► Quels sont les faits ?

Le 21 juin 2019, Evaëlle, 11 ans, s’est suicidée à son domicile d’Herblay dans le Val-d’Oise. Le dossier a été confié à une juge d’instruction qui, le 20 mars dernier, a décidé de renvoyer devant le tribunal correctionnel, comme l’ont révélé Le Monde puis Le Parisien, l’ancienne professeure de français de la jeune fille pour harcèlement moral sur cette élève, l’enquête ayant montré qu’elle l’humiliait régulièrement devant la classe.

La magistrate a aussi renvoyé devant un juge pour enfants deux élèves du collège d’Evaëlle, toujours pour harcèlement. Un troisième jeune, lui aussi poursuivi, a bénéficié d’un non-lieu. « Ces trois garçons étaient poursuivis pour des faits commis entre septembre 2018 et février 2019 au sein d’un collège qu’Evaëlle a alors quitté pour un autre établissement. Elle s’est donné la mort quatre mois plus tard sans jamais avoir revu ces trois jeunes », précise Me Marion Ménage, qui défend le garçon ayant bénéficié d’un non-lieu.

De fait, l’enquête n’a pas établi de liens entre ces faits de harcèlement et le suicide d’Evaëlle. L’enseignante et les deux anciens collégiens seront donc jugés juste pour avoir, via ce harcèlement, « causé une dégradation des conditions de vie altérant la santé de la jeune fille».

► Qu’en est-il du discernement à l’âge de 11 ans ?

C’est une question centrale dans ce dossier. En effet, les deux collégiens poursuivis avaient 11 ans lors des faits. Un âge où il existe une « présomption de non-discernement » en matière de responsabilité pénale. Cette présomption a été instaurée pour tous les moins de 13 ans dans le nouveau code pénal des mineurs entré en vigueur en septembre 2021.

Cette disposition est rétroactive et s’applique dans l’affaire Evaëlle. Mais cette présomption de non-discernement peut être renversée par un juge si la procédure montre, selon la loi, que le mineur « a compris et voulu son acte » et qu’il est « apte à comprendre le sens de la procédure pénale » dont il fait l’objet.

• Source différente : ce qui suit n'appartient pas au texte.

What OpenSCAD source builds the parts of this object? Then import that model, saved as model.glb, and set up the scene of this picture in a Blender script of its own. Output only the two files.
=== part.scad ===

« C’est au magistrat d’apprécier la situation. La loi précise que la capacité de discernement peut être établie par les déclarations du mineur, celles de son entourage familial et scolaire, par les éléments de l’enquête, les circonstances dans lesquelles les faits ont été commis ou par une expertise ou un examen psychiatrique ou psychologique », précise Alice Grunenwald, présidente de l’Association française des magistrats de la jeunesse et de la famille.

► Pourquoi le discernement des deux jeunes a-t-il été retenu dans l’affaire Evaëlle ?

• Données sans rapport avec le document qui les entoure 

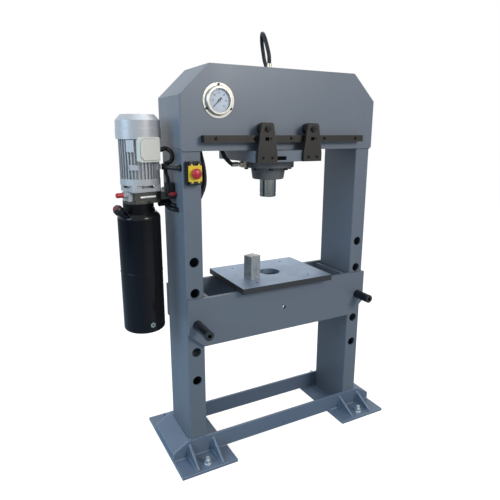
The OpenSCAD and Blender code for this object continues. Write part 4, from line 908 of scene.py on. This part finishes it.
# %% [markdown]
# The steels run from blued and oxidised black to bright chrome. A dark oxide is only partly
# metallic, while ground and turned faces are nearly all metal and show their grain as soft stains.

# %% Steels
add_finish("burnished steel", (54, 52, 49), (42, 41, 40), worn=(140, 134, 126),
           rough=(0.38, 0.55), metal=0.75, wear=0.5, bump=0.06)
add_finish("black oxide", (22, 22, 24), (14, 14, 16), worn=(110, 108, 104), rough=(0.32, 0.45),
           metal=0.4, specular=0.35, wear=0.3, bump=0.05)
add_finish("blued bar", (14, 17, 26), (22, 25, 34), worn=(96, 104, 116), rough=(0.2, 0.36),
           metal=0.3, specular=0.6, stain_scale=30, wear=0.7, wear_width=0.0016, bump=0.06)
add_finish("cut steel", (60, 62, 60), (44, 46, 46), rough=(0.35, 0.5), metal=0.5,
           stain_scale=60, bump=0.08)
add_finish("block steel", (98, 96, 90), (62, 61, 58), worn=(176, 174, 168), rough=(0.3, 0.42),
           metal=0.8, stain_scale=20, wear=0.5)
add_finish("ground steel", (158, 170, 186), (132, 144, 160), worn=(196, 202, 208),
           rough=(0.26, 0.42), metal=0.9, stain_scale=9, bump=0.05)
add_finish("plate steel", (158, 173, 192), (132, 147, 166), worn=(196, 202, 208),
           rough=(0.4, 0.54), metal=0.85, stain_scale=9, bump=0.05)
add_finish("scaled steel", (196, 198, 200), (128, 128, 126), worn=(206, 206, 200),
           rough=(0.34, 0.55), metal=0.85, stain_scale=34, stretch=0.8, contrast=2.6, wear=0.7,
           fine=400, bump=0.25)
add_finish("bright steel", (232, 228, 220), (214, 210, 200), rough=(0.3, 0.4), metal=0.6, bump=0.05)
add_finish("cast iron", (70, 70, 72), (60, 60, 62), rough=(0.5, 0.65), metal=0.6, bump=0.3)
print(len(finishes), "finishes with the steels")

# %% [markdown]
# The plated parts and the fittings are paler. The ram's chrome has tall, narrow streaks painted
# into
# its colour: painted reflections, as a polished rod shows where it mirrors the things around it.

# %% Plating and brass
add_finish("chrome", (204, 206, 202), (134, 134, 128), rough=(0.10, 0.22), metal=1.0,
           stain_scale=60, stretch=0.02, contrast=2.6, bump=0.0)
add_finish("zinc", (194, 202, 208), (168, 176, 182), worn=(214, 216, 216), rough=(0.3, 0.5),
           metal=0.9, stain_scale=30, bump=0.05)
add_finish("brass plate", (182, 176, 162), (150, 144, 130), worn=(212, 210, 202),
           rough=(0.2, 0.35), metal=1.0, stain_scale=30, bump=0.04)
add_finish("pale brass", (182, 179, 170), (162, 159, 150), worn=(208, 206, 200),
           rough=(0.26, 0.38), metal=0.6, stain_scale=14, bump=0.03)
print(len(finishes), "finishes with the plating")

# %% [markdown]
# Rubber is duller than moulded plastic and has a finer grain. The coloured plastics are plain and
# a little glossy, and the dial is matt, so that its marks can be read from any side.

# %% Rubber, plastic and print
add_finish("black rubber", (10, 12, 20), (17, 19, 28), rough=(0.4, 0.55), specular=0.28, fine=1500)
# The grey of the line round the lid is painted shade.
add_finish("grey gasket", (96, 95, 90), rough=(0.5, 0.6), bump=0.03)
add_finish("black plastic", (16, 17, 20), (22, 23, 26), rough=(0.32, 0.48), specular=0.4, fine=1200)
# This black stands for the shade inside the carriage's slot: painted shade.
add_finish("slot black", (7, 7, 9), rough=(0.7, 0.8), specular=0.05, bump=0.03)
add_finish("cover plastic", (228, 192, 48), (218, 180, 40), rough=(0.3, 0.4), bump=0.03)
add_finish("red plastic", (176, 36, 44), (160, 30, 38), rough=(0.25, 0.36), bump=0.03)
add_finish("dark red plastic", (96, 26, 34), (80, 22, 28), rough=(0.3, 0.45), bump=0.05)
add_finish("green plastic", (30, 120, 62), (26, 106, 54), rough=(0.3, 0.4), bump=0.03)
add_finish("dial white", (230, 234, 244), (222, 226, 236), rough=(0.45, 0.55), bump=0.0)
add_finish("pointer black", (14, 14, 15), rough=(0.35, 0.4), bump=0.0)
print(len(finishes), "finishes with the rubber and plastic")

# %% [markdown]
# ## Three finishes with a second colour
# Three solids have two colours on one piece. A mask says where the second colour lies. It is made
# from the piece's own coordinates, so it stays in place when the piece moves, and one helper lays
# the colour over whatever the finish already had.

# %% A second colour where a mask says
def lay_over(name, tone, mask):
    """Lays a tone over the named finish wherever the mask, a socket of its tree, is 1."""
    tree = finishes[name].node_tree
    base = tree.nodes["Principled BSDF"].inputs["Base Color"]
    under = base.links[0].from_socket
    laid = node(tree, "Mix", data_type="RGBA")
    laid.inputs[7].default_value = linear(*tone)
    wire(tree, mask, laid.inputs[0])
    wire(tree, under, laid.inputs[6])
    wire(tree, laid.outputs[2], base)
    print(name, "has a second colour", tone)


def apart(tree, vector):
    """A node that gives a vector's X, Y and Z one by one."""
    made = node(tree, "SeparateXYZ")
    wire(tree, vector, made.inputs[0])
    return made


# %% [markdown]
# The lower part of the block under the motor is black, up to a sharp line. The block is one solid
# with one material, so its height decides: a Map Range node over one millimetre gives the line.

# %% The block's black foot
block_line = 1.148
tree = finishes["block steel"].node_tree
place = apart(tree, node(tree, "TexCoord").outputs["Object"])
below = node(tree, "MapRange")
below.inputs["From Min"].default_value = block_line - 0.0005
below.inputs["From Max"].default_value = block_line + 0.0005
below.inputs["To Min"].default_value, below.inputs["To Max"].default_value = 1, 0
wire(tree, place.outputs["Z"], below.inputs["Value"])
lay_over("block steel", (18, 19, 22), below.outputs[0])

# %% [markdown]
# The press plate is ground on its flat faces, and its flame-cut sides are dark. The mask takes
# the faces that look sideways, which their normal shows, and leaves out the bored hole in the
# middle, which is bright and lies within a known distance of the plate's centre.

# %% The press plate's dark sides
bored_r, steepest = 0.06, 0.4
tree = finishes["plate steel"].node_tree
place = node(tree, "TexCoord")
facing = apart(tree, place.outputs["Normal"])
sideways = maths(tree, "LESS_THAN", maths(tree, "ABSOLUTE", facing.outputs["Z"]), steepest)
level = node(tree, "VectorMath", operation="MULTIPLY")
level.inputs[1].default_value = (1, 1, 0)
wire(tree, place.outputs["Object"], level.inputs[0])
reach = node(tree, "VectorMath", operation="LENGTH")
wire(tree, level.outputs[0], reach.inputs[0])
past_bore = maths(tree, "GREATER_THAN", reach.outputs["Value"], bored_r)
lay_over("plate steel", (70, 70, 70), maths(tree, "MULTIPLY", sideways, past_bore))

# %% [markdown]
# The switch's cover is a yellow plate with four tabs in a black surround. The cover is one solid,
# so its material draws the outline: yellow up to a height, and past it only where a tab stands.

# %% The cover's yellow and black
switch_x, switch_z = -0.429, 1.272
body_half, tab_at, tab_half, tab_end = 0.030, 0.014, 0.004, 0.0365
tree = finishes["cover plastic"].node_tree
place = apart(tree, node(tree, "TexCoord").outputs["Object"])
across = maths(tree, "ABSOLUTE", maths(tree, "SUBTRACT", place.outputs["X"], switch_x))
height = maths(tree, "ABSOLUTE", maths(tree, "SUBTRACT", place.outputs["Z"], switch_z))
past_body = maths(tree, "GREATER_THAN", height, body_half)
past_tab = maths(tree, "GREATER_THAN", height, tab_end)
from_tab = maths(tree, "ABSOLUTE", maths(tree, "SUBTRACT", across, tab_at))
beside_tab = maths(tree, "GREATER_THAN", from_tab, tab_half)
outside = maths(tree, "MAXIMUM", maths(tree, "MULTIPLY", past_body, beside_tab), past_tab)
lay_over("cover plastic", (16, 17, 20), outside)

# %% [markdown]
# The gauge's glass is thin and flat, so it bends no light that matters. A low Alpha shows the dial
# through it, and the shader still adds the pane's own reflection.

# %% Clear glass
glass = bpy.data.materials.new("clear glass")
glass.use_nodes = True
pane = glass.node_tree.nodes["Principled BSDF"]
pane.inputs["Base Color"].default_value = (0.06, 0.08, 0.10, 1)
pane.inputs["Roughness"].default_value = 0.05
pane.inputs["IOR"].default_value = 1.3
pane.inputs["Alpha"].default_value = 0.1
finishes["clear glass"] = glass
print(len(finishes), "finishes")

# %% [markdown]
# ## Dressing
# Each CAD piece now gets its finish, and pieces that are alike in material and coat share one. It
# could be set piece by piece, but a table from finish to pieces can be read at a glance.

# %% Dress the CAD pieces
dressing = {
    "frame paint": "left_column right_column crown_plates crown_wrap carriage_plate "
                   "bed_front_plate bed_rear_plate bed_cross_plates",
    "foot paint": "foot_plates foot_stiffeners",
    "bar paint": "base_bars",
    "cylinder paint": "cylinder_body cylinder_flange gland",
    "burnished steel": "rails hanger_brackets",
    "black oxide": "frame_screws carriage_screws pump_bracket roller_axles "
                   "front_left_roller front_right_roller rear_left_roller rear_right_roller",
    "blued bar": "left_bed_pin right_bed_pin",
    "block steel": "manifold",
    "ground steel": "motor_rotor",
    "plate steel": "press_plate",
    "scaled steel": "steel_block",
    "pale brass": "gauge_bezel gauge_case",
    "chrome": "ram drain_plug",
    "brass plate": "port_fittings",
    "zinc": "anchor_bolts",
    "tank lacquer": "tank",
    "silver paint": "relief_valve bell_housing motor_body fan_cowl",
    "box paint": "terminal_box",
    "black rubber": "seals",
    "black plastic": "switch_box filler_cap cable_glands solenoid_valve",
    "cover plastic": "switch_cover",
    "red plastic": "stop_button valve_caps",
    "green plastic": "start_button",
    "dial white": "gauge_dial",
    "pointer black": "gauge_needle",
    "clear glass": "gauge_glass",
    "cast iron": "gear_pump",
}
for look, names in dressing.items():
    for name in names.split():
        slots = nodes[name].data.materials
        if not slots:
            slots.append(finishes[look])
        for k in range(len(slots)):
            slots[k] = finishes[look]
print("dressed", sum(len(names.split()) for names in dressing.values()), "CAD pieces")

# %% [markdown]
# The small parts get the finishes that were noted for them. The hoses and conduits stand for CAD
# pieces and were made before that list, so they are found by the ends of their names.

# %% Dress the small parts, hoses and conduits
for part, look in dressed_parts:
    part.data.materials.append(finishes[look])
for piece in bpy.data.objects:
    if piece.name.endswith("-hose"):
        piece.data.materials.append(finishes["black rubber"])
    if piece.name.endswith(("-conduit", "-lead")):
        piece.data.materials.append(finishes["black plastic"])
print("dressed", len(dressed_parts), "small parts")

# %% [markdown]
# ## Rounded edges
# No plate or casting has a perfectly sharp edge: a thin line of light runs along each one. Rounding
# every edge in the CAD model would make it heavy. A Bevel modifier adds it without touching the CAD
# mesh, wider on the cut plates of the frame and narrower on machined pieces.

# %% Bevel the CAD pieces
edge_widths = {
    0.0012: "crown_plates foot_plates base_bars bed_front_plate bed_rear_plate carriage_plate",
    0.0008: "press_plate steel_block rails hanger_brackets foot_stiffeners manifold relief_valve "
            "solenoid_valve terminal_box bell_housing pump_bracket",
}
for width, names in edge_widths.items():
    for name in names.split():
        bevel = nodes[name].modifiers.new("edge", "BEVEL")
        bevel.width = width
        bevel.segments = 2
        bevel.limit_method = "ANGLE"
        bevel.angle_limit = math.radians(35)
        bevel.harden_normals = False
    print(len(names.split()), "pieces with edges of", 1000 * width, "mm")

# %% [markdown]
# ## The end
# The size of the press, with its dressing, is measured at the end.

# %% Measure and finish
import json

low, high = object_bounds()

Pour le premier garçon, l’enquête a montré qu’il était passé en commission éducative en décembre 2018 dans son collège puis qu’il avait fait l’objet d’une mesure de responsabilisation au commissariat d’Herblay. Il avait alors rédigé un texte sur le harcèlement et s’était engagé à ne plus s’en prendre aux autres élèves. Sans pour autant cesser d’importuner Evaëlle.

Pour la juge, ces éléments du dossier montrent que le garçon avait des connaissances sur la notion de harcèlement et attestent de sa capacité de discernement. La magistrate a aussi estimé que le deuxième mis en cause avait eu conscience de l’existence d’un problème avec Evaëlle et qu’il « est difficilement concevable » qu’il ait ignoré le mal-être de la jeune fille, qu’il avait vue pleurer en classe.

Le débat va de nouveau se poser devant le juge pour enfants, et ce dernier pourra très bien prendre une décision inverse à celle de la juge d’instruction en retenant le non-discernement. « Si tel n’est pas, le juge ne pourra prononcer que des mesures éducatives », précise Alice Grunenwald.